Why do you want to ignore the research?
Because you want to be rational.
The research shows that investors are NOT rational when they set prices.
So any stock investing logic rooted in a presumption of rationality is going to fail.
It is not rational to assume rationality in a place where rationality has been shown not to exist.
The rational thing is to accept that the market is irrational and make the best of it.
You are demanding that the entire world follow logic at all times. It doesn’t. You can demand this until the end of time. But it won’t change anything. Anyone presuming logic in the way that investors set stock prices is presuming something that doesn’t exist.

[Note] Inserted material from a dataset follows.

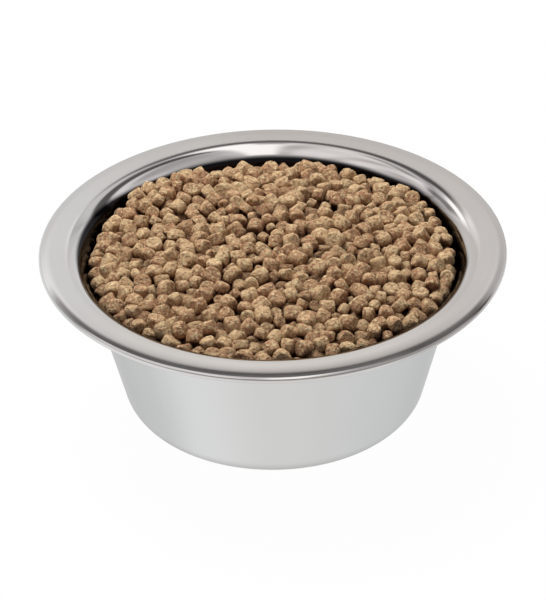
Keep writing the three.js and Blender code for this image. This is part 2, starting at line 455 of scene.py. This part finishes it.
def dressPellets(pellets, whole):
    # gives every settled pellet its own proportions, turn and tint; those in whole are never crumbs
    dice = random.Random(pelletLook["seed"])
    dressed = []
    for index, (x, y, z, _, axis, size) in enumerate(pellets):
        girth = 1 + pelletLook["girthSpread"] * dice.uniform(-1, 1)
        length = 1 + pelletLook["lengthSpread"] * dice.uniform(-1, 1)
        oval = 1 + pelletLook["ovalSpread"] * dice.uniform(-1, 1)
        if dice.random() < pelletLook["crumbShare"] and index not in whole:
            size *= pelletLook["crumbSize"]
        across = size * girth * pelletLook["diameter"] / 2 * mm
        dressed.append({
            "at": (x, y, z), "axis": axis, "spin": dice.uniform(0, 2 * math.pi),
            "shape": (across * oval, across / oval, size * length * pelletLook["length"] / 2 * mm),
            # depth below the heap's top, which the material turns into painted shade
            "tint": dice.random(), "depth": (heapHeight(x, y) - z) / heapSizes["looseDepth"],
            "middle": z * mm,
        })
    return dressed


# Shader maths: one wrapped socket, and one method that makes any other node
class Wire:
    def __init__(self, tree, socket):
        self.tree = tree
        self.socket = socket

    def math(self, operation, *others):
        node = self.tree.nodes.new("ShaderNodeMath")
        node.operation = operation
        for slot, value in zip(node.inputs, (self, *others)):
            plug(self.tree, value, slot)
        return Wire(self.tree, node.outputs[0])

    def __add__(self, other):
        return self.math("ADD", other)

    def __radd__(self, other):
        return self.math("ADD", other)

    def __mul__(self, other):
        return self.math("MULTIPLY", other)

    def __rmul__(self, other):
        return self.math("MULTIPLY", other)

    def __sub__(self, other):
        return self.math("SUBTRACT", other)

    def __rsub__(self, other):
        return (self * -1) + other

    def __truediv__(self, other):
        return self.math("DIVIDE", other)

    def __pow__(self, other):
        return self.math("POWER", other)


def plug(tree, value, slot):
    if isinstance(value, Wire):
        tree.links.new(value.socket, slot)
    else:
        slot.default_value = value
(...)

Many gamblers design “systems” aimed at beating the odds. The systems generally evidence a high degree of logic. But gambling itself is not logical (it can be fun but it is not a logical way to make money). Gamblers who bet large amounts of money on the power of their “systems” are fooling themselves.
That’s the Buy-and-Hold story. Buy-and-Hold is an elaborate system aimed at beating the odds and making Get Rich Quick pay off for the first time in history.
It is all very, very logical. And 100 percent wrong. Because it ignores the lack of logic in how investors set prices that has been demonstrated in 33 years of peer-reviewed research.